Tamaš Hryb | |
Office: | Interior Minister of the Belarusian Democratic Republic |
President: | Piotra Krecheuski |
Term Start: | 13 December 1919 |
Term End: | 23 August 1923 |
Office2: | Agriculture Minister of the Belarusian Democratic Republic |
President2: | Jan Sierada |
Term Start2: | 21 February 1918 |
Term End2: | July 1918 |
Birth Date: | 19 March 1895 |
Birth Place: | Paliany, Wilno Governorate, Russian Empire (today Astravyets District, Hrodna Region, Belarus) |
Death Place: | Prague, Czechoslovakia |
Resting Place: | Olšany Cemetery |
Alma Mater: | St. Petersburg Psychoneurological Research Institute, Charles University |
Tamaš Hryb (Belarusian: Тамаш Грыб, Tamash Hryb, 7 March 1895 — 21 January 1938) was a Belarusian politician, journalist and writer.
Tamaš Hryb was born into a peasant family in the village of Paliany in what is now the border region of Belarus and the Republic of Lithuania.
After completing elementary education in local schools, he studied in St. Petersburg. He served in the Russian Navy, then went to study at the St. Petersburg Psychoneurological Research Institute.
As a student, he became an active member of Belarusian political groups in St. Petersburg.[1] After the February Revolution, he became a full-time politician organising Belarusian soldiers and workers in the western part of the Russian Empire.[1] Hryb became a notable political writer, ideologist and populariser of the Belarusian national liberation and an independent Belarusian state. He joined the Russian Communist Party (bolsheviks) and participated in the October Revolution.
In December 1917, Tamaš Hryb became one of the organisers of the First All-Belarusian Congress in Minsk. He was elected one of the secretaries of the Congress and became a member of the Executive Council of the Congress which eventually transformed into the Rada of the Belarusian Democratic Republic.[1]

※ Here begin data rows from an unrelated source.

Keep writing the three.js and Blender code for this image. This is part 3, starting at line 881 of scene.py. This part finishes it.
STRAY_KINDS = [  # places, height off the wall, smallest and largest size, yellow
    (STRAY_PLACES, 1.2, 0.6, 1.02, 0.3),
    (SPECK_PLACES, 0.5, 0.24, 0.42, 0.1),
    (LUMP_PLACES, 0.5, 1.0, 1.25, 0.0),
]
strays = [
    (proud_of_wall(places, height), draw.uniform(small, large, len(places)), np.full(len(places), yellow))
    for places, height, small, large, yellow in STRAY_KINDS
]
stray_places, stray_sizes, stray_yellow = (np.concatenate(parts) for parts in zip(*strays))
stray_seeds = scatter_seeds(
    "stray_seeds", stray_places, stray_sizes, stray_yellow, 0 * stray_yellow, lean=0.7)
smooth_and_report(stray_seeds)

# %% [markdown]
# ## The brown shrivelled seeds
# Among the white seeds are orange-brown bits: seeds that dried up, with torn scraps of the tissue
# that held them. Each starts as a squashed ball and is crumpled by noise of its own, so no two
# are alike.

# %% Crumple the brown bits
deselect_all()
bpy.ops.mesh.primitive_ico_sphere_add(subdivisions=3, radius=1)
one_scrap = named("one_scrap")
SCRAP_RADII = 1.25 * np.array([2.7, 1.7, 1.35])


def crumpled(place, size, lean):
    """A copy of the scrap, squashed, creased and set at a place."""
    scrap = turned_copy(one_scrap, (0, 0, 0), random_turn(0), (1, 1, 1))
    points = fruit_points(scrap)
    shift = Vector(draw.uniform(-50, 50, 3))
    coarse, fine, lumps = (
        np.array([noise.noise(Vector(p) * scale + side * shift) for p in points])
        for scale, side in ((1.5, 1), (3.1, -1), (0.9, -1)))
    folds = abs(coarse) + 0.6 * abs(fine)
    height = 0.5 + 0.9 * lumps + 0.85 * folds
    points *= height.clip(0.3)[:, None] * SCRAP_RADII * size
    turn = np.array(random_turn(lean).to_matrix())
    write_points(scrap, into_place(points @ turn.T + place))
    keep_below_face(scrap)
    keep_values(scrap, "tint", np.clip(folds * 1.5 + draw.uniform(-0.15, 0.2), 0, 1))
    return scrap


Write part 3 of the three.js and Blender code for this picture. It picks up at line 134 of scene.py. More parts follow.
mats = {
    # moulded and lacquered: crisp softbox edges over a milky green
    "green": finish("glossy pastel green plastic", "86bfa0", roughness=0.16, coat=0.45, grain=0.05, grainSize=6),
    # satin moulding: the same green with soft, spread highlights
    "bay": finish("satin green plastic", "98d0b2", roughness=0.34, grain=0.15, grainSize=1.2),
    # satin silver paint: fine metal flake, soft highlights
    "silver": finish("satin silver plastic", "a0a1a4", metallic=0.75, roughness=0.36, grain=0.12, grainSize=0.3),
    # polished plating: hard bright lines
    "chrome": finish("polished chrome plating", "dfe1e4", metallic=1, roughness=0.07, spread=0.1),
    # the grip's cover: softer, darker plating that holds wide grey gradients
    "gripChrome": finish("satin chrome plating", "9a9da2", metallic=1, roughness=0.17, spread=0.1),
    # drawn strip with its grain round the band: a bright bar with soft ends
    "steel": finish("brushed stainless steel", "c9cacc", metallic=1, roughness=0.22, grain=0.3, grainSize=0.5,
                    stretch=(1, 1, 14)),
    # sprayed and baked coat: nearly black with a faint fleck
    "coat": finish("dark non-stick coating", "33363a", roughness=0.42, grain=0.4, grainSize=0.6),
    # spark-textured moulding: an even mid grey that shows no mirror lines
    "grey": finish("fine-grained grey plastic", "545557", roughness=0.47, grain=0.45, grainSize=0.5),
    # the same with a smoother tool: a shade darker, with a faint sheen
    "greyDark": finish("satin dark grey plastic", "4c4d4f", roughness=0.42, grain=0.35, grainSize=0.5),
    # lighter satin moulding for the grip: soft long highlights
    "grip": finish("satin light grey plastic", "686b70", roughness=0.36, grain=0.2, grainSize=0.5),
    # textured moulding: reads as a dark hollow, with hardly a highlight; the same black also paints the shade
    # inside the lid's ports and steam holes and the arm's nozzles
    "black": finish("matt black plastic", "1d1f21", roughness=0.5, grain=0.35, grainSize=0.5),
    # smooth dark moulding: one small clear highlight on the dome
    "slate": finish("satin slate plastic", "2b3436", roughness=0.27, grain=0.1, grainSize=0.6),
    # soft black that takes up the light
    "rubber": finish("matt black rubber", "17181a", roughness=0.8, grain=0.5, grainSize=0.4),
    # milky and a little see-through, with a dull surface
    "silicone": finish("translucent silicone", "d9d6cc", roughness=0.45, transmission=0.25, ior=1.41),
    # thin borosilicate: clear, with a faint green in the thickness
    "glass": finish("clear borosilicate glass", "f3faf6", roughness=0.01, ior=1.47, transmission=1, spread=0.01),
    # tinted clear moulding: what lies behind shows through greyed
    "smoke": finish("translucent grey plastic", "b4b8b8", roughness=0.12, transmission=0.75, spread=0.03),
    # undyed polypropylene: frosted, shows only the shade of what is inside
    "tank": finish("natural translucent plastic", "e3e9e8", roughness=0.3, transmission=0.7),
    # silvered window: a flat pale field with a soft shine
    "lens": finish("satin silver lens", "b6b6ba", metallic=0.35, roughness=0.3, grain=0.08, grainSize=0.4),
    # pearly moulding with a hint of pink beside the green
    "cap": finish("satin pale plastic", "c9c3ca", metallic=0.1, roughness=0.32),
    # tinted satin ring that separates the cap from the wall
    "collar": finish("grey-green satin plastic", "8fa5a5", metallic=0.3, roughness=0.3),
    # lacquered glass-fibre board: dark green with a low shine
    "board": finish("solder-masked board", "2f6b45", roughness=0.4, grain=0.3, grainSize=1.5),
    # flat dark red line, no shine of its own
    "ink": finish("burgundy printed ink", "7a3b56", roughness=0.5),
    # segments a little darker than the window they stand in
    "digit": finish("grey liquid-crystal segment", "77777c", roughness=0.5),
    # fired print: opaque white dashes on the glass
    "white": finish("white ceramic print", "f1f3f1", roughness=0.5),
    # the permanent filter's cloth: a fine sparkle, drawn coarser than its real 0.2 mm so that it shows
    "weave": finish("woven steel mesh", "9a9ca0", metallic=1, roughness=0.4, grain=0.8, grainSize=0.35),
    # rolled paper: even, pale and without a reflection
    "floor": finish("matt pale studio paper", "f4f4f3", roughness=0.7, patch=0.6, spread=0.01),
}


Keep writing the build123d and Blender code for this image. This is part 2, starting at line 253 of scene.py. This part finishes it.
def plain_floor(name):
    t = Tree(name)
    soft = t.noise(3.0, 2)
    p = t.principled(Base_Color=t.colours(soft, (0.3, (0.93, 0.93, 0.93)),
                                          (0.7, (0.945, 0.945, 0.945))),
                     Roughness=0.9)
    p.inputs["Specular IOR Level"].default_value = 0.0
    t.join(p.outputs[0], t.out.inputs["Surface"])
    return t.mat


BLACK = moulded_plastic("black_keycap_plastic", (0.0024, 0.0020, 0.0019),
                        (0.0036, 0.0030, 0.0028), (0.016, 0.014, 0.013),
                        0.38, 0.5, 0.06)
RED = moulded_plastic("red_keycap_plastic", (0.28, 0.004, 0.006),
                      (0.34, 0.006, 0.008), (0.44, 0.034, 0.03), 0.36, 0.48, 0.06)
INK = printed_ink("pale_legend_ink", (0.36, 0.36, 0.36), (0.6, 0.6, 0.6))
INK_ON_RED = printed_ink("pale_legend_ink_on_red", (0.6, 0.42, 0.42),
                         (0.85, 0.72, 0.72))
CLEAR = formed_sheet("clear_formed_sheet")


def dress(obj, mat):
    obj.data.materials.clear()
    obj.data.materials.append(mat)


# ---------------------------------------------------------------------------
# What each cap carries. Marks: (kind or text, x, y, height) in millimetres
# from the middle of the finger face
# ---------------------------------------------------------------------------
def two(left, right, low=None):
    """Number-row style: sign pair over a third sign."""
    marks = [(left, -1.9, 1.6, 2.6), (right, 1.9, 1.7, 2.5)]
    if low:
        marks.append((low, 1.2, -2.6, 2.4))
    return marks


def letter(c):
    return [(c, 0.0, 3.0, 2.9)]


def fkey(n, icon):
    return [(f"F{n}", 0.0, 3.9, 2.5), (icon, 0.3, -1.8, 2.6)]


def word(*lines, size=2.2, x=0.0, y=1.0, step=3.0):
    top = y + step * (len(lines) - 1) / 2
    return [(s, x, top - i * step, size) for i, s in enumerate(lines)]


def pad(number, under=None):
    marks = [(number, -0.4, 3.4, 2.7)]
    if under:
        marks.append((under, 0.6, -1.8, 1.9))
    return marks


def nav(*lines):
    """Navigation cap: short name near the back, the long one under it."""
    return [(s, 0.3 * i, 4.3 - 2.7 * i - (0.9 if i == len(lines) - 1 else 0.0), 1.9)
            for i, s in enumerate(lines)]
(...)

Hryb was one of the co-authors of the Constituent Charters of Belarus which proclaimed the Belarusian Democratic Republic and subsequently declared the independence of Belarus on 25 March 1918.[1] Tamaš Hryb was a member of the first government of the republic and a diplomat.[1] [2]
Alongside Paluta Badunova and Jazep Mamońka, Hryb co-founded the in 1918[1] [3] and became its leader. For a short period of time in 1919, he published a Belarusian socialist newspapers: Hramadzianin (the Citizen) in Wilno and Rodny kraj (Native Land) in Hrodna .[4] After six issues, the Rodny kraj newspaper was closed and its editor arrested by the occupying Polish authorities.[5]
After 1921, Tamaš Hryb settled in Prague, where he received a Ph.D. in Philosophy from the Charles University in 1928. He founded and edited several periodicals dedicated to Belarusian studies and the Belarusian national liberation.
Tamaš Hryb founded and developed the Belarusian collection at the National Library of Czechoslovakia; he was also one of the co-founders and a long-time director of the Belarusian Archives in Prague.[1]
Unlike some politicians of the Belarusian Democratic Republic, Hryb did not return to the Soviet Belarus in the 1920s and actively opposed the cooperation of the Belarusian national movement with the Soviets.[1] Many of those who went back to Belarus or even just visited it, such as Francišak Aliachnovič and Branislaŭ Taraškievič, eventually became victims of Soviet repressions in Belarus.
Tamaš Hryb died in Prague on 21 January 1938 and was cremated on 25 January 1938.[1] He was buried at the Olšany Cemetery in Prague.